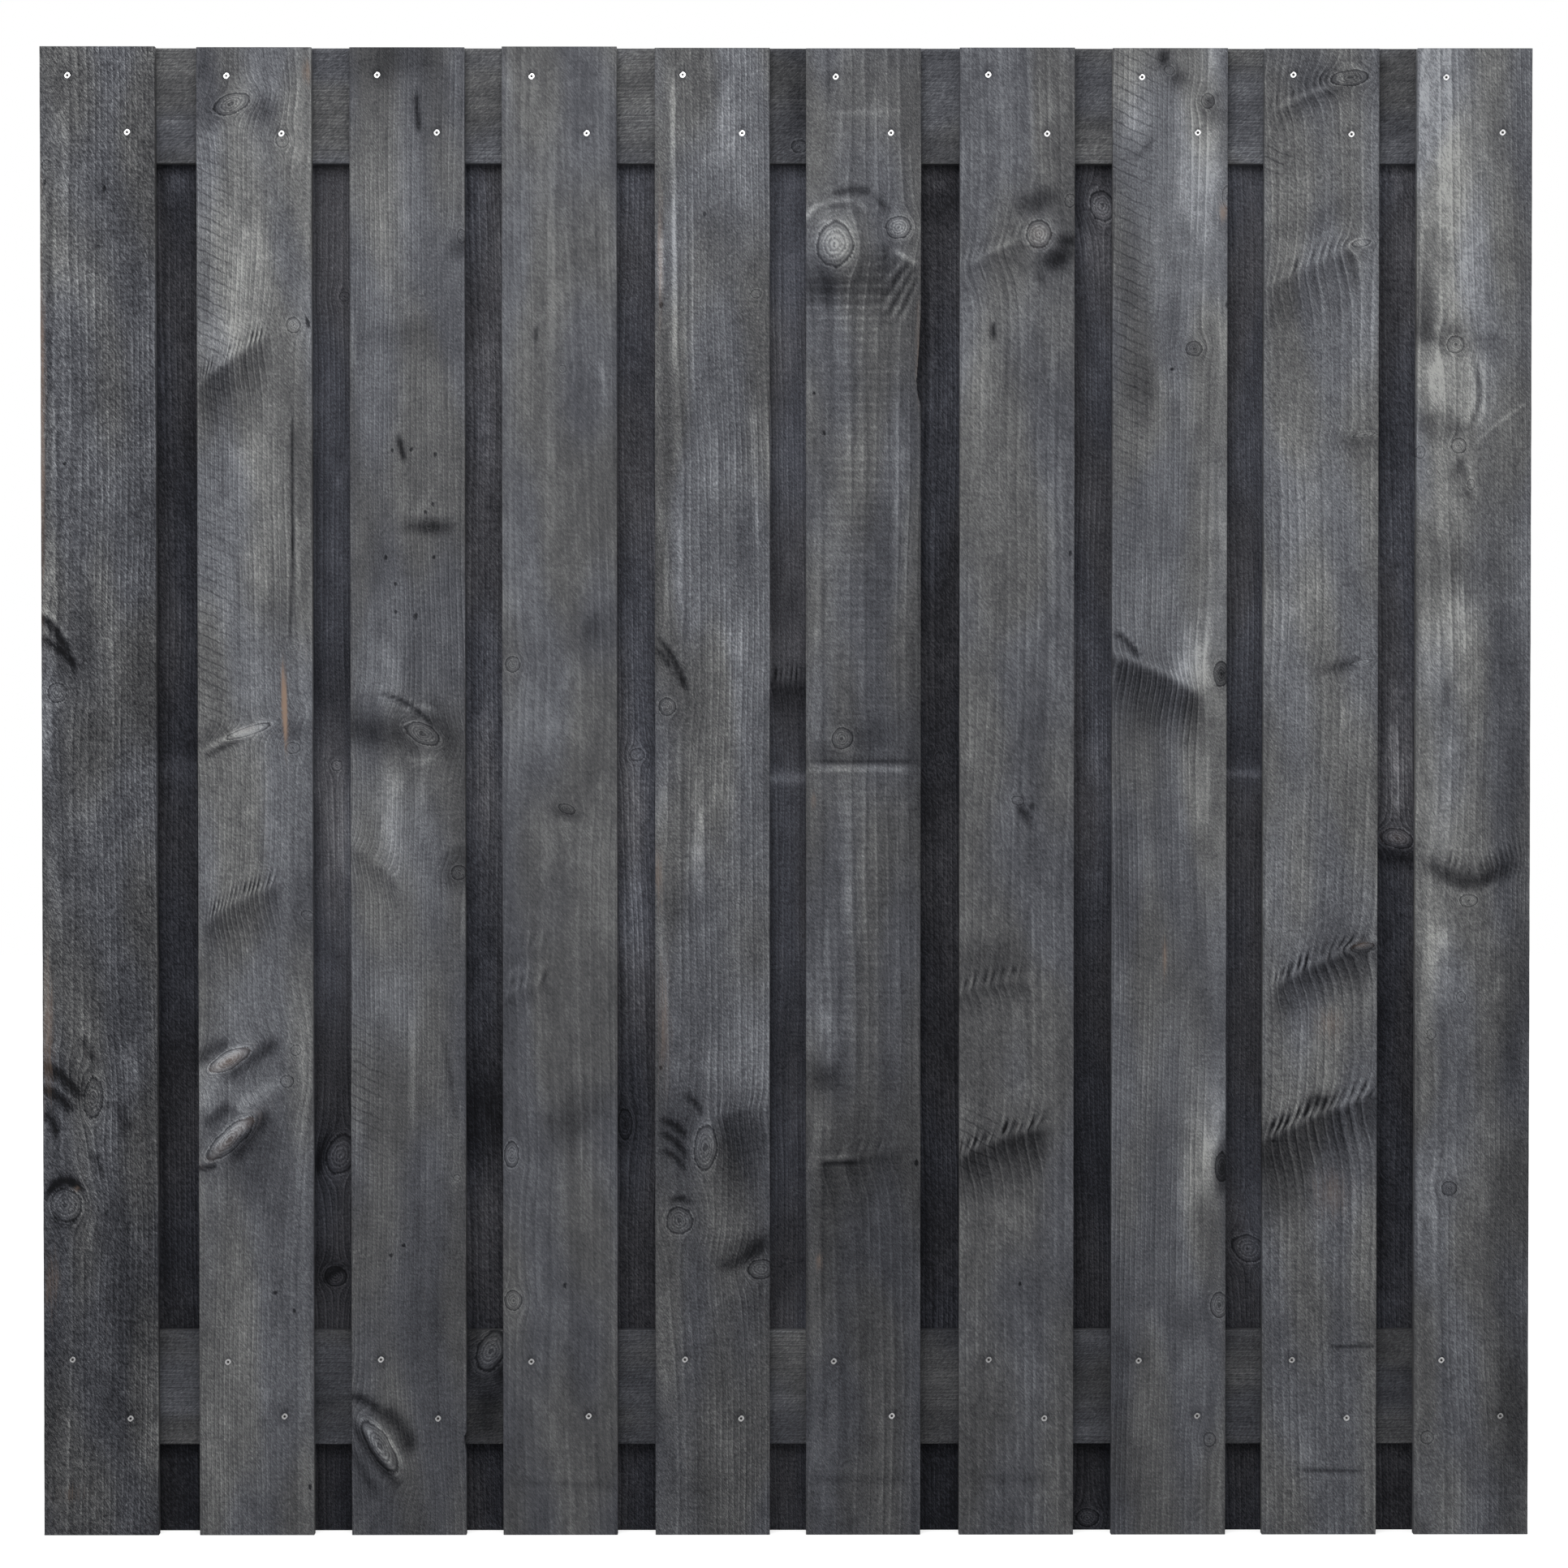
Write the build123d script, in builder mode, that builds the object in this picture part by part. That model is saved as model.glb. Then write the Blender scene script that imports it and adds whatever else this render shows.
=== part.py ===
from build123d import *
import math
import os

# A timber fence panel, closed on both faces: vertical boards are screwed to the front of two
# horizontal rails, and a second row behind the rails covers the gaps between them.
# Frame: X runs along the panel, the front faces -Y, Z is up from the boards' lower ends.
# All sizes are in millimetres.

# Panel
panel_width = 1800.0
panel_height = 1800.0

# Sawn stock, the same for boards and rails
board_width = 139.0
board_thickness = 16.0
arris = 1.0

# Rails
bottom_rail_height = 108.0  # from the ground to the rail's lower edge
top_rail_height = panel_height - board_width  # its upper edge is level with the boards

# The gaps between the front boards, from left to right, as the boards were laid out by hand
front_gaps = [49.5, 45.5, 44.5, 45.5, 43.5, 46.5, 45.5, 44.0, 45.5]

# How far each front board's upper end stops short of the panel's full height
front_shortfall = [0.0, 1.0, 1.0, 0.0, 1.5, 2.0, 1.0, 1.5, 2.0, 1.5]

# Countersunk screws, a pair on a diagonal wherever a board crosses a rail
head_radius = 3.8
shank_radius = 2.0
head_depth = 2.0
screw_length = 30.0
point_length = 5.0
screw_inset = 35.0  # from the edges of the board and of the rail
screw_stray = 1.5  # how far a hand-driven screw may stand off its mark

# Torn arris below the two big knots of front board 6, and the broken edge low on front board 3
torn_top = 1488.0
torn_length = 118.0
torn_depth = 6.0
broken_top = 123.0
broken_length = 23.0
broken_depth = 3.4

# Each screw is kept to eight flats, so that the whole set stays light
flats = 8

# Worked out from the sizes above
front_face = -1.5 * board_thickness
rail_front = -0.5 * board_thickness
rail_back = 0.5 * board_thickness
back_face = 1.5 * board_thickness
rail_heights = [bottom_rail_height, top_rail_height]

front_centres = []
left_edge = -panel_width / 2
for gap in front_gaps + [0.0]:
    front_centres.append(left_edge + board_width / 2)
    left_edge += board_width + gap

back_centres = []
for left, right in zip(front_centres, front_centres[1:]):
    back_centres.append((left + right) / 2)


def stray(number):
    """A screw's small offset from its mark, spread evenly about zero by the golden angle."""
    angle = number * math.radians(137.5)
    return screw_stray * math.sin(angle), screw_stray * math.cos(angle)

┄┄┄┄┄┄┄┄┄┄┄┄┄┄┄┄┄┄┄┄

## TASK PROMPT:
Report how many lines contain "that". Give nothing but the number.

## PROBLEM SOLUTION:
2